2_La peur, une intime

Paul-Laurent Assoun. « L’angoisse dit vrai »

Philippe Nassif publié le 5 min

Pour la psychanalyse, rappelle Paul-Laurent Assoun, l’angoisse est toujours liée à notre désir. C’est donc par elle que se déclenche notre subjectivité – si l’on sait la déchiffrer.

 

Philosophie magazine : En faisant de l’angoisse le « phénomène principal » de la névrose, Freud ne nous invite-t-il pas à examiner la tonalité inconsciente de nos peurs ?

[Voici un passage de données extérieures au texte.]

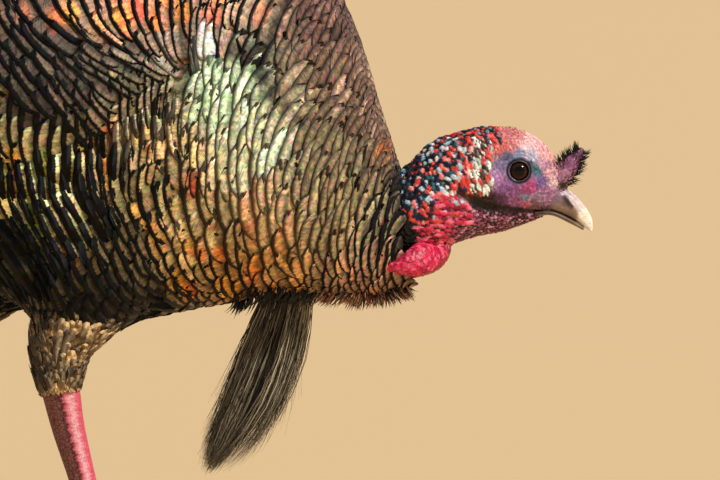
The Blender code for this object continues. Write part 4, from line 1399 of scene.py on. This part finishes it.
def build_beard():
    """The beard: coarse bristles in clumps from a small patch on the breast, hanging back, with loose
    ends."""
    count, clumps = 1900, 80
    which = rng.integers(0, clumps, count)
    turn = rng.uniform(0, math.tau, clumps)[which]
    spread = np.sqrt(rng.uniform(0, 1, clumps))[which]
    stray = rng.normal(0, 0.09, (2, count))
    side_shift = np.clip(spread * np.cos(turn) + stray[0], -1, 1)
    deep_shift = np.clip(spread * np.sin(turn) + stray[1], -1, 1)
    reach = np.clip(rng.normal(0.84, 0.09, clumps)[which] + rng.normal(0, 0.06, count), 0.4, 0.99)
    # the front ones are shorter and lift away
    reach = np.where(deep_shift > 0.35, reach * rng.uniform(0.55, 0.95, count), reach)
    roots = path_at(BEARD, np.zeros(count), deep_shift * 0.95, side_shift * 0.8)
    middles = path_at(BEARD, reach * 0.5, deep_shift * 0.82 + 0.05, side_shift * 0.95)
    tips = path_at(BEARD, reach, deep_shift * 1.05, side_shift * 1.1)
    tips += rng.normal(0, 2.0, (count, 3)) + np.array([3.0, 0, 0]) * column(np.clip(deep_shift, 0, 1))
    sag = middles - (roots + tips) / 2 + rng.normal(0, 1.5, (count, 3))
    sag += rng.normal(0, 1.7, (clumps, 3))[which]
    # the two pale tones are partly the bristles' own tan and partly painted highlight along them
    tones = np.array([linear(tone) for tone in ("#17130F", "#6A604E", "#B0A488", "#E0D6BA")])
    tint = tones[np.searchsorted((0.36, 0.66, 0.9), rng.random(count), side="right")]
    root_map = np.stack([0.5 + 0.45 * side_shift, 0.5 + 0.45 * deep_shift], -1)
    radius = rng.uniform(0.24, 0.46, count)
    beard = bristle_piece(
        "beard_bristles", roots, tips, sag, radius, tint, "beard", root_map, parts=16, fade=0.55, crimp=0.34,
    )
    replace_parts(beard, "beard")


def surface_bristles(name, point, spots, length, radius, lean, tint, slot):
    """Bristles standing on a surface at spots of station and angle. The lean, against a normal of 1, is how
    far they point forward, how much more so with each station, and how far up."""
    station, angle = spots.T
    roots = point(station, angle)
    normal = directions(point, station, angle)[2]
    lean = np.stack([lean[0] + lean[1] * station, 0 * station, lean[2] + 0 * station], -1)
    ahead = unit(normal + lean + rng.normal(0, 0.25, roots.shape))
    reach = length * rng.uniform(0.6, 1.25, len(roots))
    colours = np.broadcast_to(linear(tint), roots.shape) * rng.uniform(0.5, 1.6, (len(roots), 1))
    sag = (normal - ahead) * column(reach * 0.12)
    bristle_piece(
        f"bristles_{name}", roots - normal * 0.8, roots + ahead * column(reach), sag,
        np.full(len(roots), radius), colours, slot, np.stack([station / 12, angle / 8 + 0.5], -1),
    )


def snood_point(station, angle):
    centre, radius = np.split(spline(SNOOD, station), [3], -1)
    ahead = unit((spline(SNOOD, station + 0.01) - spline(SNOOD, station - 0.01))[..., :3])
    deep = np.stack([ahead[..., 2], 0 * station, -ahead[..., 0]], -1)
    return centre + (deep * np.cos(angle)[..., None] + ACROSS * np.sin(angle)[..., None]) * radius


# Hair-like bristles on each side: dense where the neck meets the collar, black and thick enough to stand also
# as painted shade under the collar's rim, a few along the jaw and in front of the eye, and a fringe under the
# breast and throat.
# Each has its surface, its areas (count, station from and to, angle from and to), length, radius, lean,
# colour and slot.
SIDE_BRISTLES = {
    "collar": (
        head, [(760, 0.75, 1.35, 0.3, 2.7), (160, 1.3, 1.7, 0.4, 2.2)],
        12, 0.32, (-1.1, 0, -0.45), "#0C0D10", "plumage",
    ),
    "jaw": (
        head, [(160, 2.3, 4.2, 1.75, 2.2), (70, 3.2, 5.6, 2.15, 2.4), (60, 6.1, 7.2, 0.5, 1.6)],
        3.4, 0.12, (-0.8, 0, -0.3), "#140D0B", "face",
    ),
    "breast": (
        body, [(150, 2.5, 3.6, 2.75, math.pi)], 10, 0.7, (-0.9, 0, -0.5), "#0A0908", "plumage",
    ),
}
for tone, hue in (("dark", "#14100E"), ("rufous", "#8E4A34"), ("pale", "#A89878")):
    SIDE_BRISTLES[f"throat_{tone}"] = (
        body, [(70, 0.0, 2.5, 2.7, math.pi)], 8, 0.7, (0.9, -0.9, -0.3), hue, "plumage",
    )


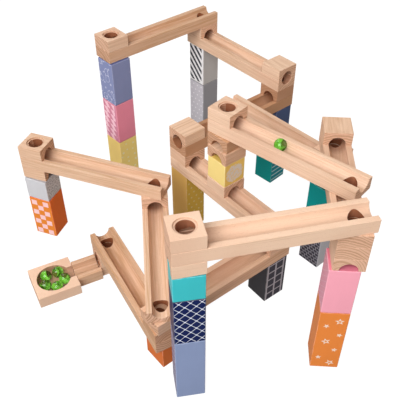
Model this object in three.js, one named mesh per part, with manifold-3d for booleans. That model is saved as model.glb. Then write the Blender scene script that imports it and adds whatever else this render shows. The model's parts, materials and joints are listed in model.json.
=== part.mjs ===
// Wooden marble run: towers of stacked blocks carry level rails, and each rail drops the marble
// through a hole in its far end into the next, lower rail.
// Millimetres, +Z up, origin at the middle of the footprint on the surface that it stands on.
import * as THREE from "three";
import { mergeVertices } from "three/addons/utils/BufferGeometryUtils.js";
import Module from "manifold-3d";

// ---- Driving dimensions -------------------------------------------------------------------
const MODULE = 35; // side of a wooden block; every height is a multiple of half of it
const HALF = MODULE / 2; // height of a rail and of an arch block
const SEAM = 0.3; // air between two pieces that rest on each other
const PAINTED_SIDE = 34; // side of a painted block
const MARBLE_DIAMETER = 16;
const RAIL_PITCH = 5 * MODULE; // from a rail's start to the drop hole in its far end
const CHANNEL_RADIUS = 10.2; // half-round channel of a rail and groove of an arch block
const RAIL_HOLE_RADIUS = 8.8;
const ARCH_HOLE_RADIUS = 9.4;
const COUNTERBORE_RADIUS = 11.9; // shallow ring around the hole of a start block
const COUNTERBORE_DEPTH = 1.6;
const TRAY_SIDE = 58;
const TRAY_BOWL_RADIUS = 23;
const TRAY_FLOOR = 5;
const ROUND_SEGMENTS = 24;
const BALL_RINGS = 4;
const OVERCUT = 5; // how far a cutter runs past the face that it opens

// Headings of the rails in plan, in degrees from +X. Every rail is one size, so these and the two
// crossing places settle where each tower stands.
const HEADING = {
  rail_1_to_2: 40.4,
  rail_2_to_3: -49.9,
  rail_3_to_5: -140.1,
  rail_5_to_10: -51.3,
  rail_10_to_11: -141.4,
  rail_11_to_tray: 118.9,
  rail_4_to_12: -20,
  rail_12_to_11: -84.7,
  rail_6_to_crossing: -41.1,
  rail_9_to_8: 12.9,
  rail_8_to_7: 86.1,
  rail_7_to_crossing: 131.5,
};
const TRAY_HEADING = 206.9; // the way the marble leaves the drop cube
const TOWER_6_ON_RAIL = 2.37 * MODULE; // tower 6 stands on rail_5_to_10, this far from its start
const CROSSING_ON_RAIL_8 = 2.13 * MODULE; // rail_6_to_crossing ends over rail_8_to_7 here
const CROSSING_SHIFT = 0.12 * MODULE; // its hole lies this far beside that rail's centre line
const RAIL_6_LEVEL = 6; // in modules, of the rail that tower 6 carries
const TOP_OF_TOWER_6_SHIFT = 0.2 * MODULE; // its top block sits this far back of its foot
const DROP_CUBE_SHIFT = 0.14 * MODULE; // the cube stands this far beside the tray's centre line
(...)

Paul-Laurent Assoun : Oui. La peur est une réaction émotionnelle face à un danger extérieur. À l’inverse, l’angoisse est une réaction face à un danger qui vient de l’intérieur : de nos pulsions. Elle n’a pas d’objet, dit Freud, et c’est précisément ça qui est angoissant. Car, face à la peur, on peut toujours fuir. Mais on ne peut pas fuir notre angoisse, pas plus qu’on ne peut fuir nos pulsions psychosexuelles. La grande découverte de Freud, c’est : là où je désire, j’angoisse. Voilà pourquoi il considère l’angoisse comme l’affect des affects qui « ne ment pas », dira Lacan. Celui-ci va montrer par la suite que l’angoisse, à l’instar de la peur, a bien un objet, même si impalpable, c’est l’objet cause de mon désir inconscient. Un objet qui m’est extrêmement proche et en même temps terriblement extérieur.

 

Mais qu’est-ce qui, dans la pulsion, menace le sujet ?

Tout se passe comme si le moi était pris en sandwich entre une montée de la pulsion depuis le ça et la menace de castration qui vient du surmoi. La castration, c’est quoi ? C’est, pour le dire simplement, un « non ! » adressé par le père à l’enfant pour l’arracher à la jouissance de la mère, et l’introduire au désir et au langage. Pour Freud, en dernière instance, ce n’est pas de sa mort biologique que l’homme a peur mais de cette « première mort » traumatique qu’est la séparation d’avec la mère, précurseur de la castration. Car personne n’a l’expérience de sa propre mort. Par contre, la castration nous l’avons tous vécue par l’angoisse. C’est souvent à ce moment-là que l’enfant développe des phobies.